■ EXERCISE: Output the data that follows exactly, line for line.

* Begin *

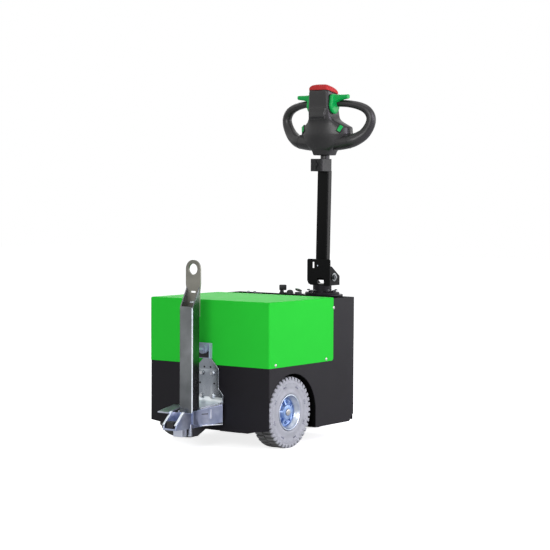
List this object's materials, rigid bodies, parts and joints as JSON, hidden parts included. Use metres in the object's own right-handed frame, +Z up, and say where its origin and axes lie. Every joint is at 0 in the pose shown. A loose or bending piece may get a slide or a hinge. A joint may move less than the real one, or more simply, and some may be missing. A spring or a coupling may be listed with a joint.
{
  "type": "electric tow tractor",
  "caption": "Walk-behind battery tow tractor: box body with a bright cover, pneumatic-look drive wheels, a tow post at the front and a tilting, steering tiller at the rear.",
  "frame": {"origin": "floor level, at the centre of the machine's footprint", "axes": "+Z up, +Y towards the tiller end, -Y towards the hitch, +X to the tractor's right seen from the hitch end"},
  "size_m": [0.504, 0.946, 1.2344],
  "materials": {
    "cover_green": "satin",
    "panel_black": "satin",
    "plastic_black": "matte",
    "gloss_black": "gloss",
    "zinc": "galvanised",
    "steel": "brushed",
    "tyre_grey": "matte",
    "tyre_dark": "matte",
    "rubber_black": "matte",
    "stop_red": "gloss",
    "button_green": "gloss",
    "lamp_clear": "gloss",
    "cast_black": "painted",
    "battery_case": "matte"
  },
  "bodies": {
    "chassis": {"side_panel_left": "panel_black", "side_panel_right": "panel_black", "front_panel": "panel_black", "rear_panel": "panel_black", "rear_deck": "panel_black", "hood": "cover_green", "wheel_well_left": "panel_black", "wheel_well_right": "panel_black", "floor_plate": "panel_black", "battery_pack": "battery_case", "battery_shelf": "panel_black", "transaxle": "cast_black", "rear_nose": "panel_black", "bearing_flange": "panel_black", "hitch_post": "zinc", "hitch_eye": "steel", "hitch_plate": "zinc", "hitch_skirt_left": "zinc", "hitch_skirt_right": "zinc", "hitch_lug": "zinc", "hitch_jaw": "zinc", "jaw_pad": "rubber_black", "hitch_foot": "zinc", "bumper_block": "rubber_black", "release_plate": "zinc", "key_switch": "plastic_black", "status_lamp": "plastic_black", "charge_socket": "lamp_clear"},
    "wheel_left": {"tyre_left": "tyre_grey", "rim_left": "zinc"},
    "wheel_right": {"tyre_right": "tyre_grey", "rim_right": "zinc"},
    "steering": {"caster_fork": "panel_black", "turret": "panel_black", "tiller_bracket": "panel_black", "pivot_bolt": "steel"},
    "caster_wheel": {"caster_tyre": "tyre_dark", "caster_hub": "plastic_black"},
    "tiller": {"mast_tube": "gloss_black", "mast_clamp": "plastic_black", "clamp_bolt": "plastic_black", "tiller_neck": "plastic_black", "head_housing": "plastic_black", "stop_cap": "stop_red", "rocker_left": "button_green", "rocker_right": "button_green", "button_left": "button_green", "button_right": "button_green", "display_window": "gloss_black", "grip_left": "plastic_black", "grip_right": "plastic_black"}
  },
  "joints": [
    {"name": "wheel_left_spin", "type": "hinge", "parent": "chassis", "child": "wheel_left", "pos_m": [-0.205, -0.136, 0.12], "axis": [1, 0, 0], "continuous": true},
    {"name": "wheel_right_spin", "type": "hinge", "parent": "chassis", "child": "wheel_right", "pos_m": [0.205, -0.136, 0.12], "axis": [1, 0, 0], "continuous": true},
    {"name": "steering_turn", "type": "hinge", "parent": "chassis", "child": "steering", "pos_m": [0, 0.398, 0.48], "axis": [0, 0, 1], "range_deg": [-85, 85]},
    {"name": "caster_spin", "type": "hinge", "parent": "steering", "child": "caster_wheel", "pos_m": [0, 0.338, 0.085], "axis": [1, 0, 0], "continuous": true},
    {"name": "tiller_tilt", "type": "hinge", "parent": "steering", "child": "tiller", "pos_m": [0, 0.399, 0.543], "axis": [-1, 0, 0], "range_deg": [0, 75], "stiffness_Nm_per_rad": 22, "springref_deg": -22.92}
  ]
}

* End *

■ COMPLETE ANSWER:
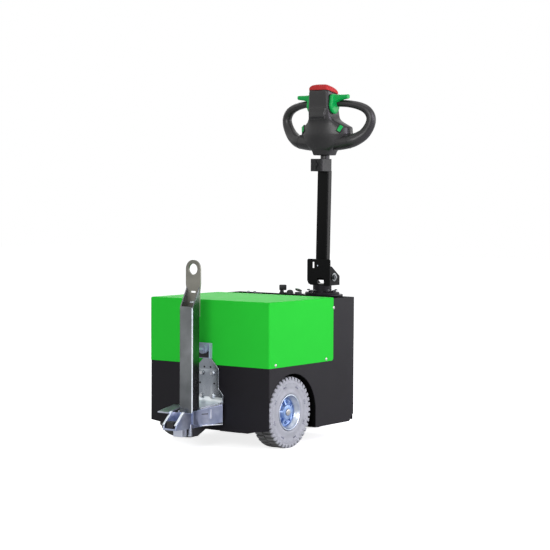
List this object's materials, rigid bodies, parts and joints as JSON, hidden parts included. Use metres in the object's own right-handed frame, +Z up, and say where its origin and axes lie. Every joint is at 0 in the pose shown. A loose or bending piece may get a slide or a hinge. A joint may move less than the real one, or more simply, and some may be missing. A spring or a coupling may be listed with a joint.
{
  "type": "electric tow tractor",
  "caption": "Walk-behind battery tow tractor: box body with a bright cover, pneumatic-look drive wheels, a tow post at the front and a tilting, steering tiller at the rear.",
  "frame": {"origin": "floor level, at the centre of the machine's footprint", "axes": "+Z up, +Y towards the tiller end, -Y towards the hitch, +X to the tractor's right seen from the hitch end"},
  "size_m": [0.504, 0.946, 1.2344],
  "materials": {
    "cover_green": "satin",
    "panel_black": "satin",
    "plastic_black": "matte",
    "gloss_black": "gloss",
    "zinc": "galvanised",
    "steel": "brushed",
    "tyre_grey": "matte",
    "tyre_dark": "matte",
    "rubber_black": "matte",
    "stop_red": "gloss",
    "button_green": "gloss",
    "lamp_clear": "gloss",
    "cast_black": "painted",
    "battery_case": "matte"
  },
  "bodies": {
    "chassis": {"side_panel_left": "panel_black", "side_panel_right": "panel_black", "front_panel": "panel_black", "rear_panel": "panel_black", "rear_deck": "panel_black", "hood": "cover_green", "wheel_well_left": "panel_black", "wheel_well_right": "panel_black", "floor_plate": "panel_black", "battery_pack": "battery_case", "battery_shelf": "panel_black", "transaxle": "cast_black", "rear_nose": "panel_black", "bearing_flange": "panel_black", "hitch_post": "zinc", "hitch_eye": "steel", "hitch_plate": "zinc", "hitch_skirt_left": "zinc", "hitch_skirt_right": "zinc", "hitch_lug": "zinc", "hitch_jaw": "zinc", "jaw_pad": "rubber_black", "hitch_foot": "zinc", "bumper_block": "rubber_black", "release_plate": "zinc", "key_switch": "plastic_black", "status_lamp": "plastic_black", "charge_socket": "lamp_clear"},
    "wheel_left": {"tyre_left": "tyre_grey", "rim_left": "zinc"},
    "wheel_right": {"tyre_right": "tyre_grey", "rim_right": "zinc"},
    "steering": {"caster_fork": "panel_black", "turret": "panel_black", "tiller_bracket": "panel_black", "pivot_bolt": "steel"},
    "caster_wheel": {"caster_tyre": "tyre_dark", "caster_hub": "plastic_black"},
    "tiller": {"mast_tube": "gloss_black", "mast_clamp": "plastic_black", "clamp_bolt": "plastic_black", "tiller_neck": "plastic_black", "head_housing": "plastic_black", "stop_cap": "stop_red", "rocker_left": "button_green", "rocker_right": "button_green", "button_left": "button_green", "button_right": "button_green", "display_window": "gloss_black", "grip_left": "plastic_black", "grip_right": "plastic_black"}
  },
  "joints": [
    {"name": "wheel_left_spin", "type": "hinge", "parent": "chassis", "child": "wheel_left", "pos_m": [-0.205, -0.136, 0.12], "axis": [1, 0, 0], "continuous": true},
    {"name": "wheel_right_spin", "type": "hinge", "parent": "chassis", "child": "wheel_right", "pos_m": [0.205, -0.136, 0.12], "axis": [1, 0, 0], "continuous": true},
    {"name": "steering_turn", "type": "hinge", "parent": "chassis", "child": "steering", "pos_m": [0, 0.398, 0.48], "axis": [0, 0, 1], "range_deg": [-85, 85]},
    {"name": "caster_spin", "type": "hinge", "parent": "steering", "child": "caster_wheel", "pos_m": [0, 0.338, 0.085], "axis": [1, 0, 0], "continuous": true},
    {"name": "tiller_tilt", "type": "hinge", "parent": "steering", "child": "tiller", "pos_m": [0, 0.399, 0.543], "axis": [-1, 0, 0], "range_deg": [0, 75], "stiffness_Nm_per_rad": 22, "springref_deg": -22.92}
  ]
}